Calypso is a style of Afro-Caribbean music that originated in Trinidad and Tobago during the early to mid-20th century and spread to the rest of Caribbean Antilles and Venezuela. Its rhythms can be traced back to West African Kaiso and the arrival of French planters and their slaves from the French Antilles in the 18th century.

===Soca===

Soca is a dance music which is a mix of Trinidad's calypso and Indian music and rhythms, especially chutney music. It combines the melodic lilting sound of calypso with insistent kadans percussion, and Indian musical instruments—particularly the dholak, tabla and dhantal—as demonstrated in Shorty's classic compositions "Ïndrani" and "Shanti Om". Soca and its derivatives (Chutney soca, Groovy soca, Power soca) have largely displaced mainstream calypso as the music of Carnivaless.

===Chutney===

Chutney was born out of the East Indian influence in Trinidad, and derives elements both from traditional Indian music and popular soca music.

===Chutney Soca===

Chutney soca music is a crossover style of music incorporating soca music elements and chutney music elements and is sung in Trinidadian Hindustani and English lyrics.

===Rapso===

Rapso is a uniquely Trinidadian music that grew out of the social unrest of the 1970s, though it is often described as a fusion of soca and calypso with American hip hop.

===Parang===

Parang is a music with Caribbean and Latin American cultural influences. The word is derived from two Spanish words: Parranda, meaning "a spree or fete" and Parar meaning "to stop". Parang is a popular folk music originating out of Trinidad and Tobago, it is part of the Island's Hispanic heritage that originated from over 400 years ago during Spanish rule via Venezuela.

===Pichakaree===

Pichakaree is an Indo-Trinidadian musical form which originated in Trinidad and Tobago. Pichakaree songs are generally social commentary, and are sung using a mixture of Trinidadian Hindustani and English words. The musical form was devised by Ravi Ji, spiritual leader of the Hindu Prachar Kendra. Pichakaree competitions are an integral part of Phagwa celebrations hosted by the Hindu Prachar Kendra.

===Steelband===

The steelband developed during wartime By people of African ancestry. They were preceded by the Tambu Bamboo bands, which used percussion instruments based on bamboo. The steelband movement developed in the postwar period with multiple bands taking names from war movies like Casablanca, Tokyo, Free French and Tripoli.

==Cuisine==

The cuisine of Trinidad and Tobago draws upon the varied origins of its people: Indian, African, Creole, European, Amerindian, Chinese, Arab, and Latin American.

African Creole food commonly includes callaloo, macaroni pie and red beans. Indian food is based on curry. Although the Chinese element in the population is small, it is cooked in most homes, and is served in almost all sit-down restaurants.

==Theatre==
The first permanent folk-dance company and theatre in Trinidad was the Little Carib Theatre.

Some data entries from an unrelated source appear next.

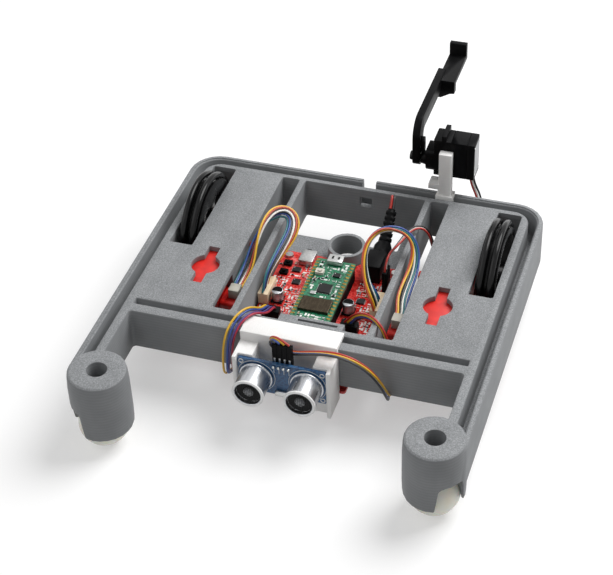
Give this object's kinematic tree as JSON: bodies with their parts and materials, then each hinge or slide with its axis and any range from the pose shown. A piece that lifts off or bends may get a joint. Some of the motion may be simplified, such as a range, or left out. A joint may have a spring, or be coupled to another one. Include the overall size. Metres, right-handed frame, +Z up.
{
  "type": "line follower robot",
  "caption": "Two-wheel line follower robot: printed tray chassis with rail groove, caster ball legs, sonar on a clip, open electronics and a servo lift arm.",
  "frame": {"origin": "on the floor under the middle of the robot's length and width", "axes": "+Z up, +Y towards the rear with the lift arm, -Y towards the front with the sonar and caster legs, +X to the right as seen from the front"},
  "size_m": [0.1964, 0.2722, 0.091],
  "materials": {
    "printed_chassis": "matte grey layer-printed plastic",
    "black_plastic": "satin black plastic",
    "white_plastic": "satin white plastic",
    "red_plastic": "satin red moulded plastic",
    "tyre_rubber": "smooth black rubber rings",
    "cream_ball": "polished cream plastic",
    "bright_metal": "bright drawn and plated metal",
    "red_board": "red solder mask on circuit board",
    "green_board": "green solder mask on circuit board",
    "blue_board": "blue solder mask on circuit board",
    "cell_wrap": "shrink wrapped battery cells",
    "wire": "insulated wires of several colours"
  },
  "bodies": {
    "robot": {"chassis": "printed_chassis", "left_gearmotor": "red_plastic", "right_gearmotor": "red_plastic", "left_encoder_cover": "red_plastic", "right_encoder_cover": "red_plastic", "left_motor_socket": "white_plastic", "right_motor_socket": "white_plastic", "controller_board": "red_board", "processor_board": "green_board", "usb_socket": "bright_metal", "left_motor_plug": "white_plastic", "right_motor_plug": "white_plastic", "line_sensor_socket": "white_plastic", "sonar_socket": "white_plastic", "left_capacitor": "bright_metal", "right_capacitor": "bright_metal", "power_switch": "bright_metal", "battery_jack": "black_plastic", "battery_plug": "black_plastic", "servo_plug": "black_plastic", "battery_holder": "black_plastic", "battery_cell_1": "cell_wrap", "battery_cell_2": "cell_wrap", "battery_cell_3": "cell_wrap", "battery_cell_4": "cell_wrap", "line_sensor_board": "red_board", "line_sensor_plug": "white_plastic", "sonar_bracket": "white_plastic", "sonar_board": "blue_board", "sonar_transmitter": "bright_metal", "sonar_receiver": "bright_metal", "sonar_plug": "black_plastic", "servo_bracket": "white_plastic", "servo_case": "black_plastic", "left_motor_cable": "wire", "right_motor_cable": "wire", "line_sensor_cable": "wire", "sonar_cable": "wire", "servo_cable": "wire", "battery_lead": "wire"},
    "left_drive_wheel": {"left_wheel": "black_plastic", "left_inner_tyre": "tyre_rubber", "left_outer_tyre": "tyre_rubber", "left_axle": "bright_metal"},
    "right_drive_wheel": {"right_wheel": "black_plastic", "right_inner_tyre": "tyre_rubber", "right_outer_tyre": "tyre_rubber", "right_axle": "bright_metal"},
    "left_ball": {"left_caster_ball": "cream_ball"},
    "right_ball": {"right_caster_ball": "cream_ball"},
    "arm": {"lift_arm": "black_plastic", "servo_horn": "white_plastic", "servo_shaft": "bright_metal", "horn_screw": "bright_metal"},
    "slider": {"switch_slider": "black_plastic"},
    "reset": {"reset_button": "black_plastic"},
    "user": {"user_button": "black_plastic"},
    "boot": {"boot_button": "white_plastic"}
  },
  "joints": [
    {"name": "left_wheel_spin", "type": "hinge", "parent": "robot", "child": "left_drive_wheel", "pos_m": [-0.0796, 0.01605, 0.03], "axis": [1, 0, 0], "continuous": true},
    {"name": "right_wheel_spin", "type": "hinge", "parent": "robot", "child": "right_drive_wheel", "pos_m": [0.0796, 0.01605, 0.03], "axis": [1, 0, 0], "continuous": true},
    {"name": "left_ball_roll", "type": "hinge", "parent": "robot", "child": "left_ball", "pos_m": [-0.0831, -0.12095, 0.0127], "axis": [1, 0, 0], "continuous": true},
    {"name": "right_ball_roll", "type": "hinge", "parent": "robot", "child": "right_ball", "pos_m": [0.0831, -0.12095, 0.0127], "axis": [1, 0, 0], "continuous": true},
    {"name": "arm_lift", "type": "hinge", "parent": "robot", "child": "arm", "pos_m": [0.0302, 0.06525, 0.0618], "axis": [1, 0, 0], "range_deg": [-70, 110]},
    {"name": "switch_slide", "type": "slide", "parent": "robot", "child": "slider", "axis": [1, 0, 0], "range_m": [0, 0.002]},
    {"name": "reset_press", "type": "slide", "parent": "robot", "child": "reset", "axis": [0, 0, -1], "range_m": [0, 0.00025], "stiffness_N_per_m": 2000},
    {"name": "user_press", "type": "slide", "parent": "robot", "child": "user", "axis": [0, 0, -1], "range_m": [0, 0.00025], "stiffness_N_per_m": 2000},
    {"name": "boot_press", "type": "slide", "parent": "robot", "child": "boot", "axis": [0, 0, -1], "range_m": [0, 0.00025], "stiffness_N_per_m": 2000}
  ]
}
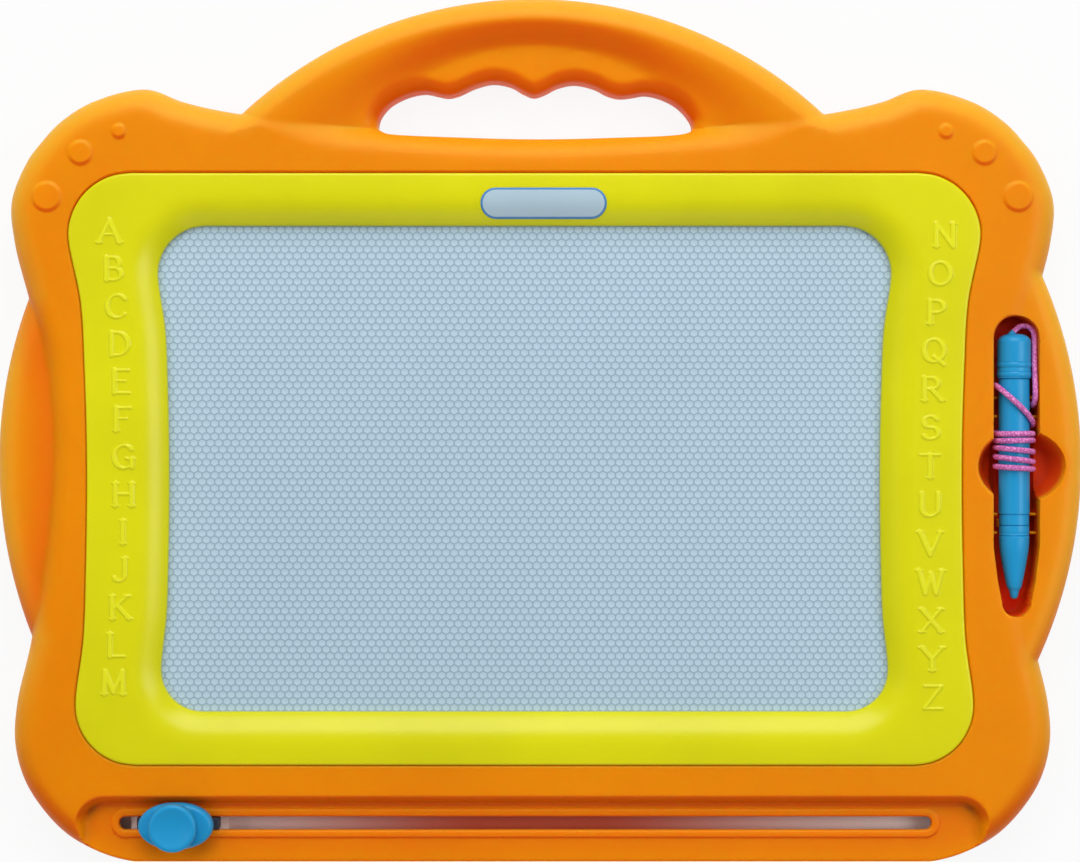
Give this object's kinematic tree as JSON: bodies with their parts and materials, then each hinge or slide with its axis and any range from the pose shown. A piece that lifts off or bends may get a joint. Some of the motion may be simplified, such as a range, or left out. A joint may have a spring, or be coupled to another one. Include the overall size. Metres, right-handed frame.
{
  "type": "magnetic drawing board",
  "caption": "Portable magnetic drawing board with a carrying handle, a framed screen, a sliding eraser knob and a corded pen in a tray.",
  "frame": {"origin": "centre of the bounding box's bottom face, on the surface that the board's back lies on", "axes": "+X to the right of a person who looks at the screen, +Y up the board towards its carrying handle, +Z out of the screen"},
  "size_m": [0.4204, 0.335, 0.031],
  "materials": {
    "orange_shell": "satin moulded plastic",
    "yellow_bezel": "satin moulded plastic",
    "blue_plastic": "satin moulded plastic",
    "screen_film": "smooth clear film over grey-blue cells",
    "screen_core": "honeycomb of sealed cells",
    "grey_plastic": "matte moulded plastic",
    "dark_plastic": "matte moulded plastic",
    "magnet": "flexible bonded magnet",
    "steel_screw": "zinc-plated steel",
    "pink_cord": "braided nylon cord"
  },
  "bodies": {
    "board": {"front_shell": "orange_shell", "rear_shell": "orange_shell", "bezel_frame": "yellow_bezel", "screen_front_film": "screen_film", "screen_cell_core": "screen_core", "screen_back_film": "screen_film", "screen_retainer": "grey_plastic", "lower_glide_strip": "grey_plastic", "upper_glide_strip": "grey_plastic", "cord_tether": "pink_cord", "shell_screw_1": "steel_screw", "shell_screw_2": "steel_screw", "shell_screw_3": "steel_screw", "shell_screw_4": "steel_screw", "shell_screw_5": "steel_screw", "shell_screw_6": "steel_screw", "shell_screw_7": "steel_screw", "shell_screw_8": "steel_screw", "shell_screw_9": "steel_screw", "shell_screw_10": "steel_screw", "retainer_screw_1": "steel_screw", "retainer_screw_2": "steel_screw", "retainer_screw_3": "steel_screw", "retainer_screw_4": "steel_screw", "retainer_screw_5": "steel_screw", "retainer_screw_6": "steel_screw"},
    "eraser": {"slider_knob": "blue_plastic", "slider_block": "dark_plastic", "eraser_arm": "grey_plastic", "eraser_magnet": "magnet", "knob_screw_1": "steel_screw", "knob_screw_2": "steel_screw"},
    "pen": {"pen_barrel": "blue_plastic", "pen_end_cap": "blue_plastic", "pen_nose": "blue_plastic", "pen_nib": "blue_plastic", "pen_magnet": "magnet", "cord_winding": "pink_cord"}
  },
  "joints": [
    {"name": "eraser_slide", "type": "slide", "parent": "board", "child": "eraser", "axis": [1, 0, 0], "range_m": [-0.0045, 0.2735]},
    {"name": "pen_lift", "type": "slide", "parent": "board", "child": "pen", "axis": [0, 0, 1], "range_m": [0, 0.03]}
  ]
}
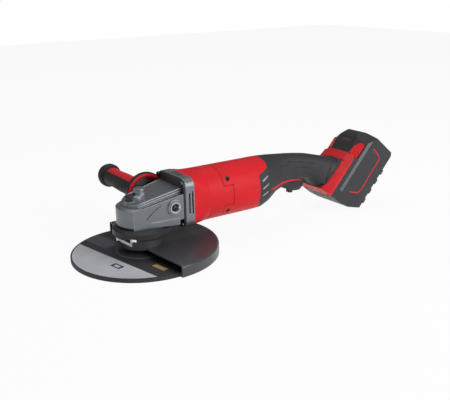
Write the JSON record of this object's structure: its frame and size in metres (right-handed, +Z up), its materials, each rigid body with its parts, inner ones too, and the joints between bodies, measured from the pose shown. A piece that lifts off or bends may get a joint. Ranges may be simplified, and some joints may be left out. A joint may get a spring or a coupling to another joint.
{
  "type": "cordless angle grinder",
  "caption": "Cordless large angle grinder with grinding wheel, swivelling guard, side handle, paddle trigger and slide-on battery pack",
  "frame": {"origin": "on the spindle axis, in the plane of the wheel's underside, which is the surface the tool stands on", "axes": "+Z is up along the spindle axis, +X runs from the gear head towards the battery, +Y is the side the side handle is fitted to"},
  "size_m": [0.6407, 0.3378, 0.1418],
  "materials": {
    "case_paint": "satin grey coat over a die casting",
    "red_plastic": "fine-grained satin red moulding",
    "black_plastic": "fine-grained satin black moulding",
    "grip_rubber": "soft overmoulded rubber",
    "guard_paint": "semi-gloss black powder coat on sheet steel",
    "lever_chrome": "bright plated steel",
    "bright_steel": "ground and plated steel",
    "dark_steel": "blackened steel",
    "laminations": "stacked silicon-steel laminations",
    "magnet_nickel": "nickel-plated magnets",
    "copper_wire": "enamelled copper windings",
    "seal_rubber": "nitrile seal",
    "disc_abrasive": "resin-bonded abrasive with a paper label",
    "screen_grey": "light grey dust screen",
    "module_potting": "potted electronics",
    "gauge_grey": "grey moulded button",
    "cell_wrap": "shrink-wrapped cells",
    "board_green": "printed circuit board"
  },
  "bodies": {
    "machine": {"gear_case": "case_paint", "handle_inserts": "bright_steel", "flange_bezel": "black_plastic", "flange_plate": "case_paint", "housing_screws": "dark_steel", "gear_case_screws": "dark_steel", "bearing_retainer": "black_plastic", "retainer_screws": "dark_steel", "spindle_seal": "seal_rubber", "spindle_bearing_lower": "bright_steel", "spindle_bearing_upper": "bright_steel", "lock_spring": "bright_steel", "rotor_bearing_front": "bright_steel", "rotor_bearing_rear": "bright_steel", "motor_housing": "red_plastic", "stator_core": "laminations", "stator_windings": "copper_wire", "motor_end_bracket": "black_plastic", "barrel_shell_left": "red_plastic", "barrel_shell_right": "red_plastic", "grip_shell_left": "grip_rubber", "grip_shell_right": "grip_rubber", "shell_screws": "dark_steel", "vent_screens": "screen_grey", "grip_lip": "red_plastic", "paddle_pin": "bright_steel", "trigger_switch": "black_plastic", "control_module": "module_potting", "battery_foot": "red_plastic", "terminal_block": "black_plastic"},
    "spindle": {"spindle": "dark_steel", "bevel_gear": "dark_steel", "inner_flange": "dark_steel", "grinding_disc": "disc_abrasive", "lock_nut": "bright_steel"},
    "rotor": {"bevel_pinion": "dark_steel", "rotor_shaft": "dark_steel", "rotor_core": "laminations", "rotor_magnets": "magnet_nickel", "cooling_fan": "black_plastic"},
    "spindle_lock": {"lock_button": "black_plastic"},
    "wheel_guard": {"guard": "guard_paint", "guard_collar": "guard_paint"},
    "guard_clamp": {"guard_lever": "lever_chrome"},
    "paddle": {"trigger_paddle": "black_plastic"},
    "lock_off": {"lock_off_lever": "black_plastic"},
    "battery": {"pack_upper_case": "black_plastic", "pack_lower_case": "black_plastic", "pack_cells": "cell_wrap", "pack_board": "board_green"},
    "latch_left": {"pack_latch_left": "red_plastic"},
    "latch_right": {"pack_latch_right": "red_plastic"},
    "gauge": {"gauge_button": "gauge_grey"},
    "side_handle": {"handle_stud": "bright_steel", "handle_flange": "black_plastic", "handle_ring": "red_plastic", "handle_grip": "grip_rubber", "handle_inlay": "red_plastic", "handle_cap": "grip_rubber"}
  },
  "joints": [
    {"name": "spindle_spin", "type": "hinge", "parent": "machine", "child": "spindle", "pos_m": [0, 0, 0.03], "axis": [0, 0, 1], "continuous": true},
    {"name": "rotor_spin", "type": "hinge", "parent": "machine", "child": "rotor", "pos_m": [0.11, 0, 0.082], "axis": [1, 0, 0], "continuous": true},
    {"name": "guard_swivel", "type": "hinge", "parent": "machine", "child": "wheel_guard", "pos_m": [0, 0, 0.03], "axis": [0, 0, 1], "range_deg": [-90, 90]},
    {"name": "clamp_lever", "type": "hinge", "parent": "wheel_guard", "child": "guard_clamp", "pos_m": [-0.03931, 0.00553, 0.0335], "axis": [0, 0, -1], "range_deg": [0, 95]},
    {"name": "lock_press", "type": "slide", "parent": "machine", "child": "spindle_lock", "axis": [0, 0, -1], "range_m": [0, 0.003], "stiffness_N_per_m": 1500, "deforming": ["lock_spring"]},
    {"name": "paddle_squeeze", "type": "hinge", "parent": "machine", "child": "paddle", "pos_m": [0.289, 0, 0.074], "axis": [0, -1, 0], "range_deg": [0, 8], "stiffness_Nm_per_rad": 2},
    {"name": "lock_off_swing", "type": "hinge", "parent": "paddle", "child": "lock_off", "pos_m": [0.306, 0, 0.0605], "axis": [0, 1, 0], "range_deg": [0, 30], "stiffness_Nm_per_rad": 0.1},
    {"name": "pack_slide", "type": "slide", "parent": "machine", "child": "battery", "axis": [0.6678, 0, 0.7443], "range_m": [0, 0.09]},
    {"name": "latch_left_press", "type": "slide", "parent": "battery", "child": "latch_left", "axis": [0.642, 0.506, -0.576], "range_m": [0, 0.0025], "stiffness_N_per_m": 1500},
    {"name": "latch_right_press", "type": "slide", "parent": "battery", "child": "latch_right", "axis": [0.642, -0.506, -0.576], "range_m": [0, 0.0025], "stiffness_N_per_m": 1500},
    {"name": "gauge_press", "type": "slide", "parent": "battery", "child": "gauge", "axis": [0.7443, 0, -0.6678], "range_m": [0, 0.001], "stiffness_N_per_m": 1200},
    {"name": "handle_withdraw", "type": "slide", "parent": "machine", "child": "side_handle", "axis": [0, 1, 0], "range_m": [0, 0.02]}
  ],
  "couplings": [
    {"joint": "rotor_spin", "follows": "spindle_spin", "ratio": 3.6364}
  ]
}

See also: Beryl McBurnie. Indian plays, such as Ram Leela has been incorporated into Trinidad and Tobago's culture.

==Literary scene==

Trinidad and Tobago has produced a number of noted writers, including Nobel laureates Sir Vidia Naipaul, and other award-winning authors such as Earl Lovelace, Lakshmi Persaud and Michael Anthony.

==Religion==

The largest religious groups are the Roman Catholics, Hindus and Muslims. The Anglicans, Presbyterians, Methodists, Sikhs, Jews, Jains, Baháʼí, Buddhists, Zorastrians, Rastafarians, Amerindian Religion, Traditional African Religion and Taoism/Chinese folk religion/Confucianism are among the smaller groups. Two Afro-Caribbean syncretic faiths, the Shouter or Spiritual Baptist and the Yoruba/Orisha faith (formerly called Shangos, a less than complimentary term) are among the fastest growing religious groups, as are a host of American-style evangelical and fundamentalist churches usually lumped as "Pentecostal" by most Trinidadians (although this designation is often inaccurate). The Church of Jesus Christ of Latter-day Saints (LDS Church) and the Seventh Day Adventist (SDA) Church) has also expanded its presence in the country since the mid-1980s.